What to work on: Take the listing and print it in full, exactly as given.

Provided records:
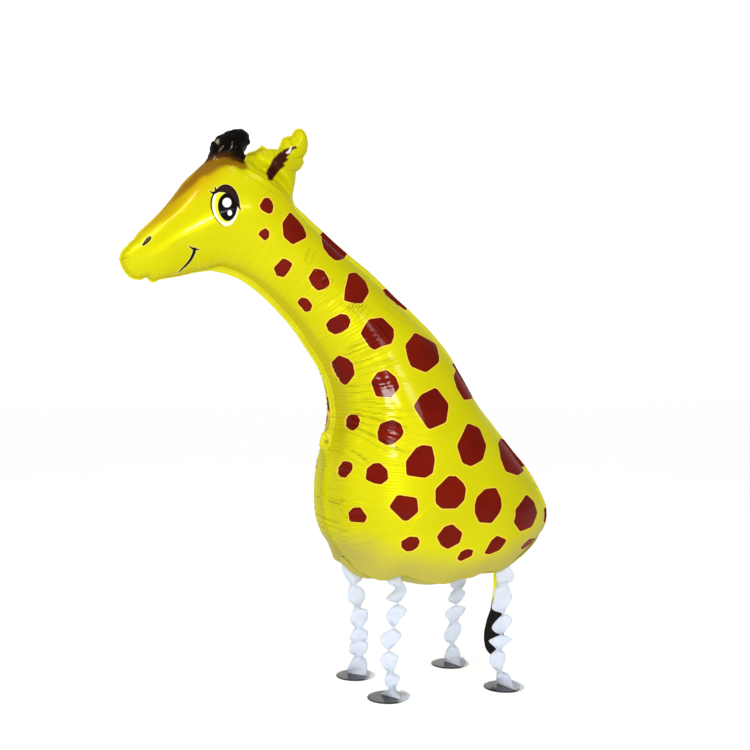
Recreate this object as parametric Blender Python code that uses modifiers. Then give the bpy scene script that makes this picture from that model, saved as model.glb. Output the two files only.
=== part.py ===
"""Giraffe foil balloon standing on four folded paper legs.

The giraffe faces -X, +Y is its right side and +Z is up. The floor is z = 0. Pieces
are placed from the middle of the feet, and an empty then puts the origin under the
middle of the whole length. The inflated envelope is two mirrored foil panels welded
along a flat seam, with a third panel under the belly. Metres.
"""

import bmesh
import bpy
import numpy as np
from math import cos, pi, radians, sin
from mathutils import Vector
from mathutils.bvhtree import BVHTree
from mathutils.geometry import delaunay_2d_cdt

# Driving dimensions of the envelope
ENVELOPE_HEIGHT = 0.575
BELLY_CLEARANCE = 0.156
BELLY_WIDTH = 0.200
BELLY_SAG = 0.014
BELLY_FRONT_TAPER = 0.45
BELLY_REAR_TAPER = 1.05
SEAM_THICKNESS = 0.0010
BODY_SEAM = 0.008
BELLY_SEAM = 0.006
FACE_SEAM = 0.004
BELLY_SEAM_SPLAY = radians(40.0)

# The filling tab on the chest seam
TAB_LEVEL = 0.171
TAB_HEIGHT = 0.027
TAB_REACH = 0.008
TAB_HOLE = 0.005
TAB_HOLE_FROM_EDGE = 0.0095

# The section is blunt along the puckered throat and chest, and sharp along the back
CHEST_FULLNESS = 0.27
BACK_FULLNESS = 0.60
NECK_START = -0.300
NECK_BLEND = 0.130

# The folds pressed into the inflated head
FOLD_DEPTH = 0.32
FOLD_WIDTH = 0.010

# Paper legs and card feet
STRIP_WIDTH = 0.025
STRIP_THICKNESS = 0.0012
STRIP_SNAP = 0.55
STRIP_FACES_VIEW = radians(68.0)
FOOT_DIAMETER = 0.054
FOOT_THICKNESS = 0.0015
GAP = 0.0003

# Tail
TAIL_LENGTH = 0.130
TAIL_STALK_WIDTH = 0.014
TAIL_TUFT_WIDTH = 0.030
TAIL_THICKNESS = 0.0012
TAIL_PLACE = 0.102

# Facet sizes
PANEL_FACET = 0.0125
HEAD_FACET = 0.0095
HEAD_REAR = -0.165
SEAM_ROWS = (0.003, 0.009)
BELLY_ROWS = 7
STRIP_STEPS = 7

# The profile is drawn 575 mm tall, in millimetres from the middle of the feet and
# from the belly seam. Each run ends in a corner: name, seam width, facet, points.
DRAWN_HEIGHT = 575.0
PROFILE = (
    ("nose", FACE_SEAM, 0.008, (
        (-408, 397), (-405, 406), (-399, 414), (-391, 422), (-384, 431), (-374, 441), (-362, 453),
        (-350, 467), (-339, 482), (-328, 497), (-314, 511), (-302, 523))),
    ("horn", FACE_SEAM, 0.006, (
        (-302, 523), (-297, 534), (-295, 545), (-290, 553), (-282, 559), (-271, 564), (-259, 567),
        (-251, 565), (-246, 558), (-246, 549), (-251, 542), (-254, 533))),
    ("ear front", FACE_SEAM, 0.006, (
        (-254, 533), (-246, 539), (-238, 542), (-230, 547), (-222, 545), (-213, 546), (-207, 551),
        (-202, 559), (-195, 563), (-190, 564))),
    ("ear tip", FACE_SEAM, 0.006, (
        (-190, 564), (-187, 571), (-180, 575), (-173, 572), (-169, 564), (-168, 554), (-170, 545),
        (-174, 537))),
    ("ear back", FACE_SEAM, 0.007, (
        (-174, 537), (-174, 530), (-178, 523), (-184, 515), (-186, 504), (-188, 493), (-188, 483),
        (-184, 474))),
    ("back", BODY_SEAM, PANEL_FACET, (
        (-184, 474), (-161, 454), (-135, 433), (-107, 411), (-76, 388), (-47, 362), (-17, 337),
        (11, 311), (34, 285), (52, 257), (70, 228), (95, 195), (125, 161), (153, 129), (173, 101),
        (185, 77), (189, 60), (187, 48), (181, 37))),
    ("belly", BELLY_SEAM, PANEL_FACET, (
        (181, 37), (162, 26), (133, 17), (100, 8), (64, -1), (31, -7), (2, -10), (-24, -7),
        (-56, -1), (-86, 3), (-108, 7), (-122, 17))),
    ("chest", BODY_SEAM, PANEL_FACET, (
        (-122, 17), (-137, 35), (-146, 57), (-150, 82), (-150, 108), (-148, 134), (-146, 154))),
    ("tab", BODY_SEAM, 0.0027, (
        (-146, 154), (-144, 166), (-142, 178), (-139, 190), (-137, 202))),
    ("throat", BODY_SEAM, PANEL_FACET, (
        (-137, 202), (-139, 220), (-143, 238), (-149, 255), (-158, 272), (-173, 294), (-194, 322),
        (-217, 346), (-238, 364), (-258, 377), (-277, 384), (-296, 387))),
    ("jaw", FACE_SEAM, 0.008, (
        (-296, 387), (-314, 384), (-334, 379), (-352, 375), (-362, 371), (-369, 370), (-376, 373),
        (-384, 372), (-393, 374), (-400, 380), (-405, 389), (-408, 397))),
)

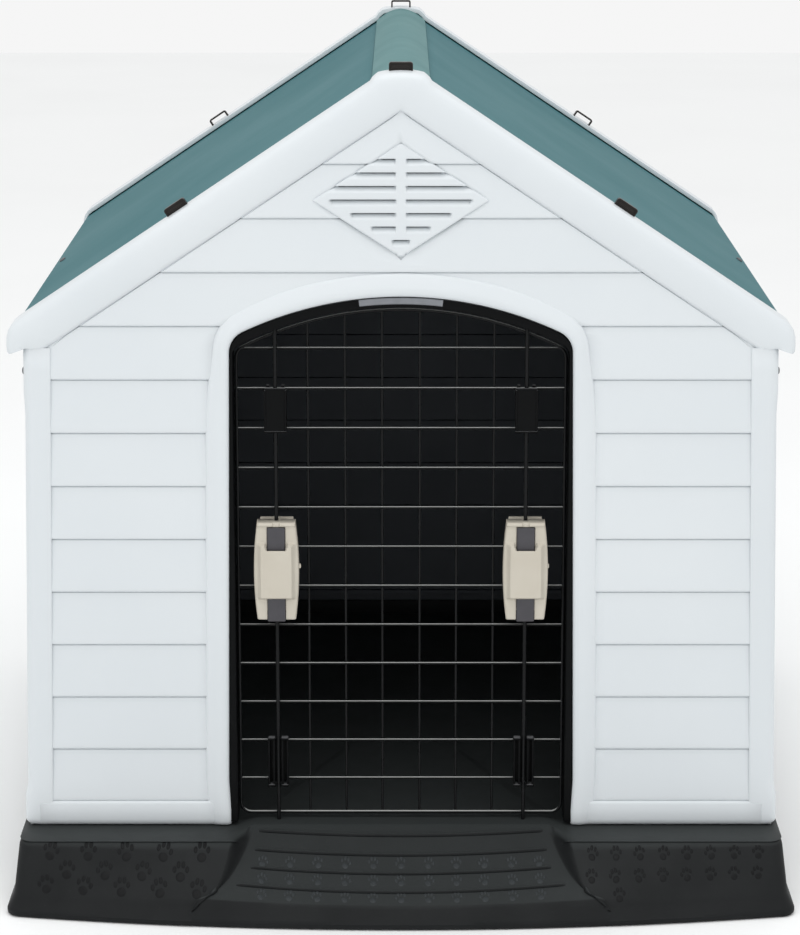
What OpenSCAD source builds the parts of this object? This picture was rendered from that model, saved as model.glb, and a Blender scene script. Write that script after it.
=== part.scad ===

Task answer:
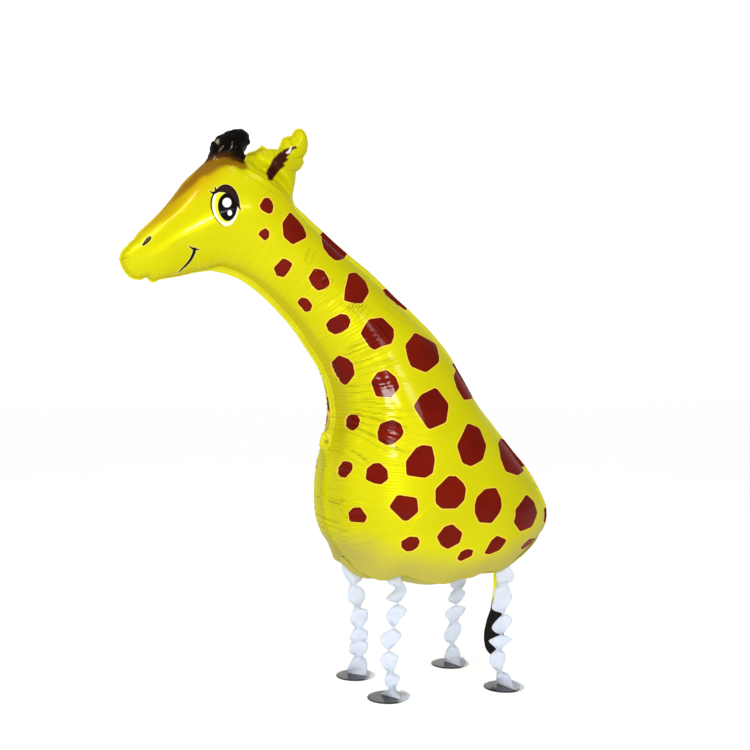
Recreate this object as parametric Blender Python code that uses modifiers. Then give the bpy scene script that makes this picture from that model, saved as model.glb. Output the two files only.
=== part.py ===
"""Giraffe foil balloon standing on four folded paper legs.

The giraffe faces -X, +Y is its right side and +Z is up. The floor is z = 0. Pieces
are placed from the middle of the feet, and an empty then puts the origin under the
middle of the whole length. The inflated envelope is two mirrored foil panels welded
along a flat seam, with a third panel under the belly. Metres.
"""

import bmesh
import bpy
import numpy as np
from math import cos, pi, radians, sin
from mathutils import Vector
from mathutils.bvhtree import BVHTree
from mathutils.geometry import delaunay_2d_cdt

# Driving dimensions of the envelope
ENVELOPE_HEIGHT = 0.575
BELLY_CLEARANCE = 0.156
BELLY_WIDTH = 0.200
BELLY_SAG = 0.014
BELLY_FRONT_TAPER = 0.45
BELLY_REAR_TAPER = 1.05
SEAM_THICKNESS = 0.0010
BODY_SEAM = 0.008
BELLY_SEAM = 0.006
FACE_SEAM = 0.004
BELLY_SEAM_SPLAY = radians(40.0)

# The filling tab on the chest seam
TAB_LEVEL = 0.171
TAB_HEIGHT = 0.027
TAB_REACH = 0.008
TAB_HOLE = 0.005
TAB_HOLE_FROM_EDGE = 0.0095

# The section is blunt along the puckered throat and chest, and sharp along the back
CHEST_FULLNESS = 0.27
BACK_FULLNESS = 0.60
NECK_START = -0.300
NECK_BLEND = 0.130

# The folds pressed into the inflated head
FOLD_DEPTH = 0.32
FOLD_WIDTH = 0.010

# Paper legs and card feet
STRIP_WIDTH = 0.025
STRIP_THICKNESS = 0.0012
STRIP_SNAP = 0.55
STRIP_FACES_VIEW = radians(68.0)
FOOT_DIAMETER = 0.054
FOOT_THICKNESS = 0.0015
GAP = 0.0003

# Tail
TAIL_LENGTH = 0.130
TAIL_STALK_WIDTH = 0.014
TAIL_TUFT_WIDTH = 0.030
TAIL_THICKNESS = 0.0012
TAIL_PLACE = 0.102

# Facet sizes
PANEL_FACET = 0.0125
HEAD_FACET = 0.0095
HEAD_REAR = -0.165
SEAM_ROWS = (0.003, 0.009)
BELLY_ROWS = 7
STRIP_STEPS = 7

# The profile is drawn 575 mm tall, in millimetres from the middle of the feet and
# from the belly seam. Each run ends in a corner: name, seam width, facet, points.
DRAWN_HEIGHT = 575.0
PROFILE = (
    ("nose", FACE_SEAM, 0.008, (
        (-408, 397), (-405, 406), (-399, 414), (-391, 422), (-384, 431), (-374, 441), (-362, 453),
        (-350, 467), (-339, 482), (-328, 497), (-314, 511), (-302, 523))),
    ("horn", FACE_SEAM, 0.006, (
        (-302, 523), (-297, 534), (-295, 545), (-290, 553), (-282, 559), (-271, 564), (-259, 567),
        (-251, 565), (-246, 558), (-246, 549), (-251, 542), (-254, 533))),
    ("ear front", FACE_SEAM, 0.006, (
        (-254, 533), (-246, 539), (-238, 542), (-230, 547), (-222, 545), (-213, 546), (-207, 551),
        (-202, 559), (-195, 563), (-190, 564))),
    ("ear tip", FACE_SEAM, 0.006, (
        (-190, 564), (-187, 571), (-180, 575), (-173, 572), (-169, 564), (-168, 554), (-170, 545),
        (-174, 537))),
    ("ear back", FACE_SEAM, 0.007, (
        (-174, 537), (-174, 530), (-178, 523), (-184, 515), (-186, 504), (-188, 493), (-188, 483),
        (-184, 474))),
    ("back", BODY_SEAM, PANEL_FACET, (
        (-184, 474), (-161, 454), (-135, 433), (-107, 411), (-76, 388), (-47, 362), (-17, 337),
        (11, 311), (34, 285), (52, 257), (70, 228), (95, 195), (125, 161), (153, 129), (173, 101),
        (185, 77), (189, 60), (187, 48), (181, 37))),
    ("belly", BELLY_SEAM, PANEL_FACET, (
        (181, 37), (162, 26), (133, 17), (100, 8), (64, -1), (31, -7), (2, -10), (-24, -7),
        (-56, -1), (-86, 3), (-108, 7), (-122, 17))),
    ("chest", BODY_SEAM, PANEL_FACET, (
        (-122, 17), (-137, 35), (-146, 57), (-150, 82), (-150, 108), (-148, 134), (-146, 154))),
    ("tab", BODY_SEAM, 0.0027, (
        (-146, 154), (-144, 166), (-142, 178), (-139, 190), (-137, 202))),
    ("throat", BODY_SEAM, PANEL_FACET, (
        (-137, 202), (-139, 220), (-143, 238), (-149, 255), (-158, 272), (-173, 294), (-194, 322),
        (-217, 346), (-238, 364), (-258, 377), (-277, 384), (-296, 387))),
    ("jaw", FACE_SEAM, 0.008, (
        (-296, 387), (-314, 384), (-334, 379), (-352, 375), (-362, 371), (-369, 370), (-376, 373),
        (-384, 372), (-393, 374), (-400, 380), (-405, 389), (-408, 397))),
)

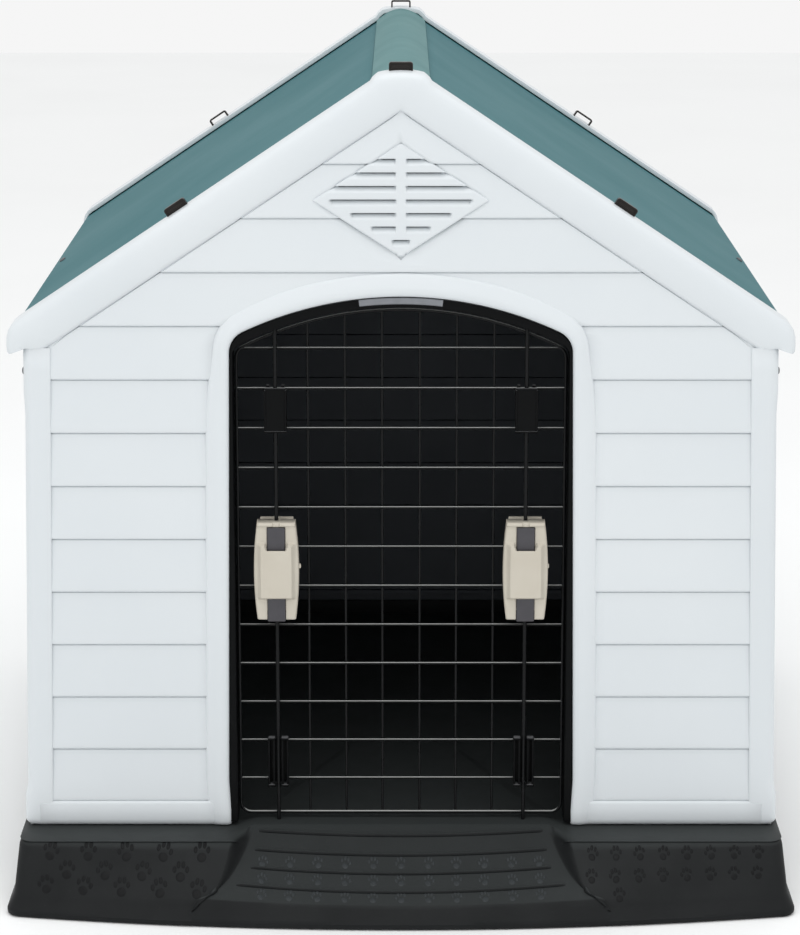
What OpenSCAD source builds the parts of this object? This picture was rendered from that model, saved as model.glb, and a Blender scene script. Write that script after it.
=== part.scad ===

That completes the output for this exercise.